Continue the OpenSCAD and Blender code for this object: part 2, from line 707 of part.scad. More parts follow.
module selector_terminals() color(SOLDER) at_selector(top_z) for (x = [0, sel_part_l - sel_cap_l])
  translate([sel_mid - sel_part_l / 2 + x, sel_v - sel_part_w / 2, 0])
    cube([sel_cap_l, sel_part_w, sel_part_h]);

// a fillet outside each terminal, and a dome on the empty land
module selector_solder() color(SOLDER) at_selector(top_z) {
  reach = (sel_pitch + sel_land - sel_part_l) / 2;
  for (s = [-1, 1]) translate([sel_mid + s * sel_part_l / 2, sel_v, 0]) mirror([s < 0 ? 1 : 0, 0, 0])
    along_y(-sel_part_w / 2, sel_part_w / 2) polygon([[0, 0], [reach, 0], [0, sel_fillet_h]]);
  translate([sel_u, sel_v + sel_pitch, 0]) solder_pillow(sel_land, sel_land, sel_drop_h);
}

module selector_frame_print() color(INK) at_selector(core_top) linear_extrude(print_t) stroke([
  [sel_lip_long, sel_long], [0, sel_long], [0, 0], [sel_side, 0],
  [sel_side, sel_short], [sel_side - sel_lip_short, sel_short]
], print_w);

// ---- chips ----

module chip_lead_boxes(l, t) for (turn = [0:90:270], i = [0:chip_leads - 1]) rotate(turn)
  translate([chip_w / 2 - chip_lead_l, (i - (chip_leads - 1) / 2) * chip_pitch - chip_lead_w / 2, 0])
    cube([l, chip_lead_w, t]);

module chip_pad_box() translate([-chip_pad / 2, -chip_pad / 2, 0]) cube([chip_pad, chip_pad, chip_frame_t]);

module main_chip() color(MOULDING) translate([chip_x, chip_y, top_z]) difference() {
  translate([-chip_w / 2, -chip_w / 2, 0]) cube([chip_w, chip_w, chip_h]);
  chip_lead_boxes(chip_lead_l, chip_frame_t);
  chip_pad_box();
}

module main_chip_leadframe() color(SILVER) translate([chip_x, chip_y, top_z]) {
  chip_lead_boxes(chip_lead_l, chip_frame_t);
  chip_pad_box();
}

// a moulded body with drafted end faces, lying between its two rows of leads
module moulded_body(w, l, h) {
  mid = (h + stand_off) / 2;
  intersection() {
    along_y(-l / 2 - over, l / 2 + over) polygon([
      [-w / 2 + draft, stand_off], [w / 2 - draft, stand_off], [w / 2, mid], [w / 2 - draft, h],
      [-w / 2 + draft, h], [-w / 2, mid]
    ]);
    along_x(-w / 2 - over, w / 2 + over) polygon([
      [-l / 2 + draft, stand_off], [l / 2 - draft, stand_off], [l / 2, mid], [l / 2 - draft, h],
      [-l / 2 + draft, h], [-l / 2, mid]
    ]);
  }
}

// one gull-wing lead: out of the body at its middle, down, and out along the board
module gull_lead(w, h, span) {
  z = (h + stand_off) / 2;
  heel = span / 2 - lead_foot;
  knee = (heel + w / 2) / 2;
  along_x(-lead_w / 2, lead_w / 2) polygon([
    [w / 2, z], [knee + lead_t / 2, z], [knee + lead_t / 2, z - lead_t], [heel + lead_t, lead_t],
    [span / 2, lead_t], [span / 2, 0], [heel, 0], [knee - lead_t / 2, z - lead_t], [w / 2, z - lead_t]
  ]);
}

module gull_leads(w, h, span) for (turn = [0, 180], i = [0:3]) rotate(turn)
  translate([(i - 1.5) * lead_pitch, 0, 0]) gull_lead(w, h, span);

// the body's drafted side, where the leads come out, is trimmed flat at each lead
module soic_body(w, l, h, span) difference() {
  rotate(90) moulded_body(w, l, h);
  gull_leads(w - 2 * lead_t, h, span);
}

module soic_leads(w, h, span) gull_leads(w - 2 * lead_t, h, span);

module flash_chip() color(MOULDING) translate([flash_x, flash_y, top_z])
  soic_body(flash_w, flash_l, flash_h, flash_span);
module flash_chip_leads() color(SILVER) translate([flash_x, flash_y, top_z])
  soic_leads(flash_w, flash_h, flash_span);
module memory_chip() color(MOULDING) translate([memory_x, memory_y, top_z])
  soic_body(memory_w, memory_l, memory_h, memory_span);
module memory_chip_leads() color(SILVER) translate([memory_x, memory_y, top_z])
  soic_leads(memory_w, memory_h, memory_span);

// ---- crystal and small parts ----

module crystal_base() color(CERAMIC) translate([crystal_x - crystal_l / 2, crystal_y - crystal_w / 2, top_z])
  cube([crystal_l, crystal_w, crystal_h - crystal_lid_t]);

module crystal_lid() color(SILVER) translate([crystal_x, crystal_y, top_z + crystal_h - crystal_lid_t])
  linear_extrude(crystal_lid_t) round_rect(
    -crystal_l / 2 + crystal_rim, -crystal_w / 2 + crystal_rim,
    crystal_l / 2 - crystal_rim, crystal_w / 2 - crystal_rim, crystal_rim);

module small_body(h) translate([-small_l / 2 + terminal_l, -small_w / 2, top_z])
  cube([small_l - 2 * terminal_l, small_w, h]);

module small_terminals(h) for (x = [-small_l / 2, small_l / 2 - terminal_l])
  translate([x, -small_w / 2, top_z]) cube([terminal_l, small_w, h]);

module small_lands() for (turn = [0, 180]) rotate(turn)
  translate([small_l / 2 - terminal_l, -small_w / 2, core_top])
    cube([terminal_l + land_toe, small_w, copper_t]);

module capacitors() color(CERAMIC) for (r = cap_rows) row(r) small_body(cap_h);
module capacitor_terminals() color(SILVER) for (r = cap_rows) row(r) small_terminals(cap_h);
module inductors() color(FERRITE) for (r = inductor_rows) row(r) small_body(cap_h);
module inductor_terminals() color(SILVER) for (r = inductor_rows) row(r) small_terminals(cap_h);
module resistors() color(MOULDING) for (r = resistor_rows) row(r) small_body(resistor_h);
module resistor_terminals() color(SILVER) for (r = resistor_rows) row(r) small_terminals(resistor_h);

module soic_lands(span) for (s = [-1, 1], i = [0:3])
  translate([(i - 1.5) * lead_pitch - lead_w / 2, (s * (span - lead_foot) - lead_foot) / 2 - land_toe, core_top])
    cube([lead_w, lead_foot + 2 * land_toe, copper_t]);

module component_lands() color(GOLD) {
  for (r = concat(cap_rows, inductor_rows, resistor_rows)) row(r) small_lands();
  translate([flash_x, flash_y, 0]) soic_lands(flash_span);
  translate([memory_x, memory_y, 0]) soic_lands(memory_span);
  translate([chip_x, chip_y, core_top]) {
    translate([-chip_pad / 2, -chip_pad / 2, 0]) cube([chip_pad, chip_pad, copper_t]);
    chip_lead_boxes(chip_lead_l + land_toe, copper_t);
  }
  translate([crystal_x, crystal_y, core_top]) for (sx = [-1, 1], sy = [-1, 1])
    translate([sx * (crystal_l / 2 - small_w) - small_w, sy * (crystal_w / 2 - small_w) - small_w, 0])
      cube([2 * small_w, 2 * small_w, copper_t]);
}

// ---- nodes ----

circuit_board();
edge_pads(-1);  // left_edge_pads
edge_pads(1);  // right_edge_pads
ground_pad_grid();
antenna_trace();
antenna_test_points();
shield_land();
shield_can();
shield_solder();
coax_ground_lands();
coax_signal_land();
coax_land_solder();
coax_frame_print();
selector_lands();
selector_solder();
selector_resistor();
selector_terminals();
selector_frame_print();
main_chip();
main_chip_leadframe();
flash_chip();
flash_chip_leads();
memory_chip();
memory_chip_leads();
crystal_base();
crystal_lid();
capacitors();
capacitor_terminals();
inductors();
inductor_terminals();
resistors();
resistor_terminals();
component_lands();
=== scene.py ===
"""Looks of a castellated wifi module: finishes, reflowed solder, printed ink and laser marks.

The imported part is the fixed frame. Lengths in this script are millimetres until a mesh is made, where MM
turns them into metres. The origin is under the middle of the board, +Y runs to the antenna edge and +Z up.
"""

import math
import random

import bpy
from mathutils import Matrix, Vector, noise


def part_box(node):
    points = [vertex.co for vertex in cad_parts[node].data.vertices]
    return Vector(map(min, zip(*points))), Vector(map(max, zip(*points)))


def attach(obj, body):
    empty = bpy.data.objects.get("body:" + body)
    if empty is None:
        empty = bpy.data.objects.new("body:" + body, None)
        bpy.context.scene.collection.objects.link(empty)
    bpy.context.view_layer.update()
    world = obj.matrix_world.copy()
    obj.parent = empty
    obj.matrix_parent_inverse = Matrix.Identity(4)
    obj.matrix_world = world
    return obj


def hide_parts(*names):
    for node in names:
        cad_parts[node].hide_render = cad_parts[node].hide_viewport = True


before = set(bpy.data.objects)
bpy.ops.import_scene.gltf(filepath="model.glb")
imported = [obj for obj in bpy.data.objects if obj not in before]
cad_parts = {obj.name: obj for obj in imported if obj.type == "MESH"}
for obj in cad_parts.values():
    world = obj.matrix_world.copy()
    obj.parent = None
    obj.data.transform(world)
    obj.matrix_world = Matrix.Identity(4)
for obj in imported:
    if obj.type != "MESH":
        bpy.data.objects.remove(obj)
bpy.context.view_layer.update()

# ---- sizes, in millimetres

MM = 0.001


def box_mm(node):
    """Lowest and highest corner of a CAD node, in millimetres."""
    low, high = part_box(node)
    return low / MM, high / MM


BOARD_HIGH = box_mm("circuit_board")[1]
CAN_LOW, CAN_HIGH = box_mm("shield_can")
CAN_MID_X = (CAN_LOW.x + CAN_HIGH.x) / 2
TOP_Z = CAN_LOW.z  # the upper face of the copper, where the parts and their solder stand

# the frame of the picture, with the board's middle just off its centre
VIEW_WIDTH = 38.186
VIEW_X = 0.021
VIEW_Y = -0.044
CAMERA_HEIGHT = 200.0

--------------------

• The problem:
Take exactly the lines from the one containing "circuit_board();" through the one containing "from mathutils import Matrix, Vector, noise" in the data above, and output them with nothing added.

• Exercise result:
circuit_board();
edge_pads(-1);  // left_edge_pads
edge_pads(1);  // right_edge_pads
ground_pad_grid();
antenna_trace();
antenna_test_points();
shield_land();
shield_can();
shield_solder();
coax_ground_lands();
coax_signal_land();
coax_land_solder();
coax_frame_print();
selector_lands();
selector_solder();
selector_resistor();
selector_terminals();
selector_frame_print();
main_chip();
main_chip_leadframe();
flash_chip();
flash_chip_leads();
memory_chip();
memory_chip_leads();
crystal_base();
crystal_lid();
capacitors();
capacitor_terminals();
inductors();
inductor_terminals();
resistors();
resistor_terminals();
component_lands();
=== scene.py ===
"""Looks of a castellated wifi module: finishes, reflowed solder, printed ink and laser marks.

The imported part is the fixed frame. Lengths in this script are millimetres until a mesh is made, where MM
turns them into metres. The origin is under the middle of the board, +Y runs to the antenna edge and +Z up.
"""

import math
import random

import bpy
from mathutils import Matrix, Vector, noise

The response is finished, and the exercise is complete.